- What to do: In the listing below, find the line with "lamp.rotation_euler = (math.radians(-12), math.radians(6), 0)", then repeat exactly every line from the top through that one.

- Available data:

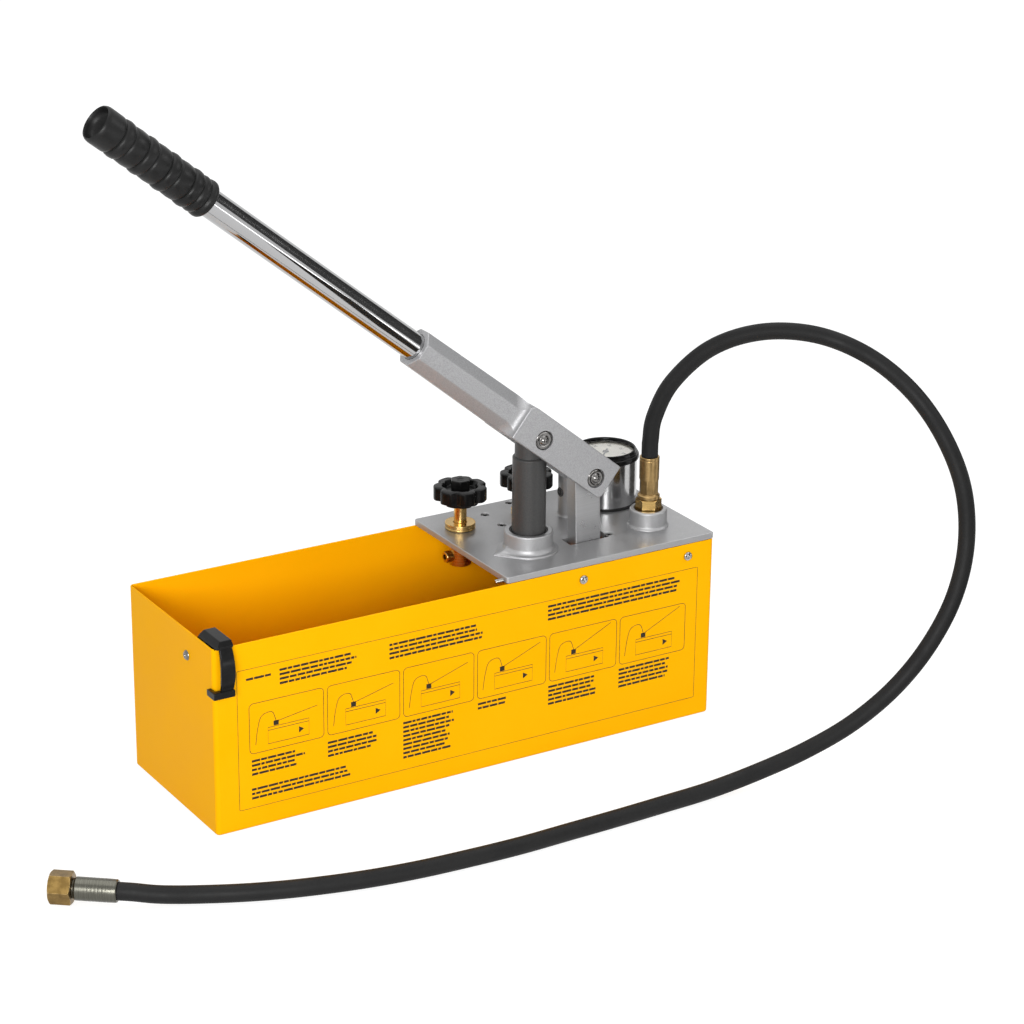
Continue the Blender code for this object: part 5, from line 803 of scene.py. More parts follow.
def studio_lamps():
    area_lamp("key_softbox", (-1.6, -2.15, 0.95), (0, 0, 0.15), 1.6, 0.9, 68)
    area_lamp("side_softbox", (2.0, -1.2, 1.5), (0, 0, 0.2), 0.8, 0.8, 12)
    area_lamp("low_strip", (0.95, -1.35, 0.11), (-0.1, 0, 0.45), 2.2, 0.10, 3)
    data = bpy.data.lights.new("overhead_sky", "SUN")
    data.energy = 1.1
    data.angle = math.radians(60)
    lamp = added("overhead_sky", data)
    lamp.rotation_euler = (math.radians(-12), math.radians(6), 0)


# Each card's place on the floor, lower and upper edge, half width, and heading in degrees
BLACK_CARDS = (
    (1.50, -0.55, 0.35, 1.35, 1.15, -4),
    (0.50, -0.02, 0.00, 0.32, 0.10, 8),
    (0.44, -0.36, 0.00, 0.34, 0.09, -45),
    (0.10, -0.46, 0.00, 0.36, 0.10, -95),
    (-0.34, -0.46, 0.00, 0.40, 0.08, -120),
    (0.36, 0.40, 0.00, 0.34, 0.12, 60),
)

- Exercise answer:
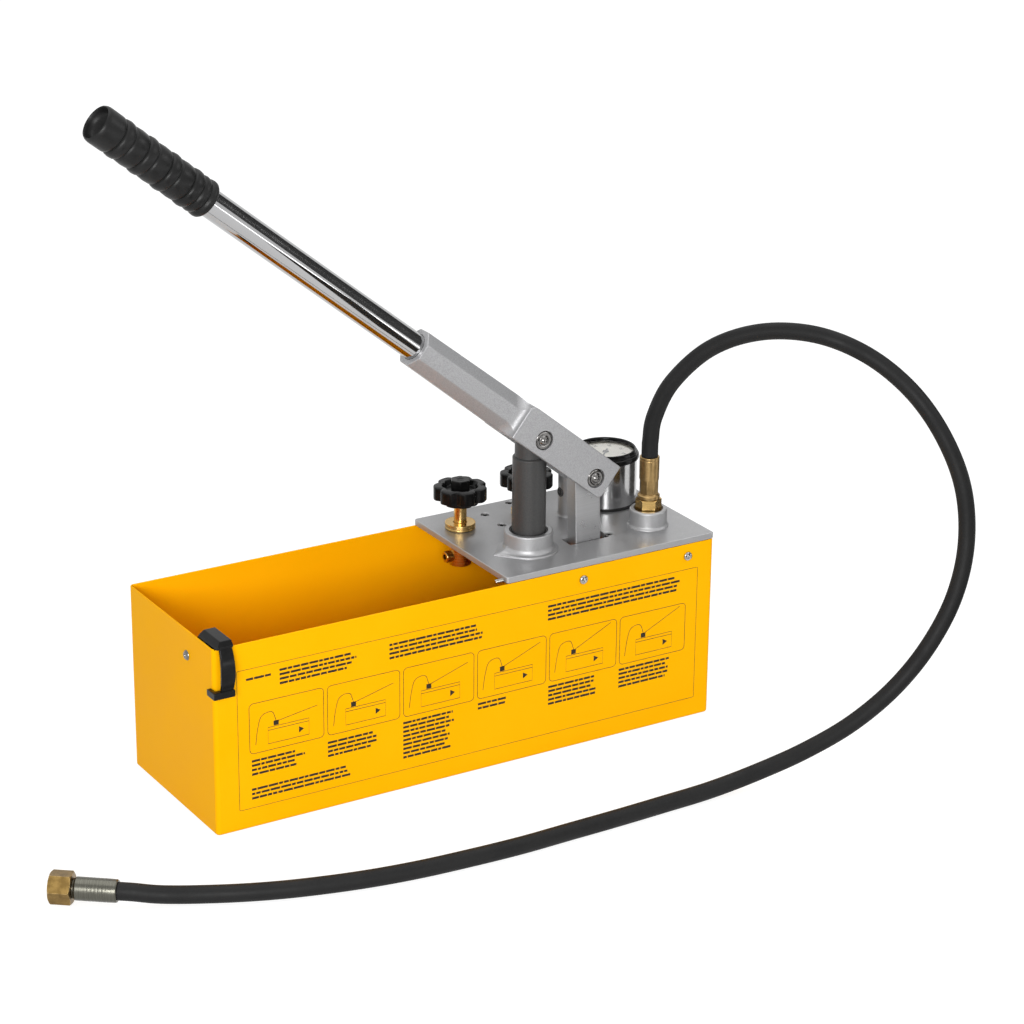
Continue the Blender code for this object: part 5, from line 803 of scene.py. More parts follow.
def studio_lamps():
    area_lamp("key_softbox", (-1.6, -2.15, 0.95), (0, 0, 0.15), 1.6, 0.9, 68)
    area_lamp("side_softbox", (2.0, -1.2, 1.5), (0, 0, 0.2), 0.8, 0.8, 12)
    area_lamp("low_strip", (0.95, -1.35, 0.11), (-0.1, 0, 0.45), 2.2, 0.10, 3)
    data = bpy.data.lights.new("overhead_sky", "SUN")
    data.energy = 1.1
    data.angle = math.radians(60)
    lamp = added("overhead_sky", data)
    lamp.rotation_euler = (math.radians(-12), math.radians(6), 0)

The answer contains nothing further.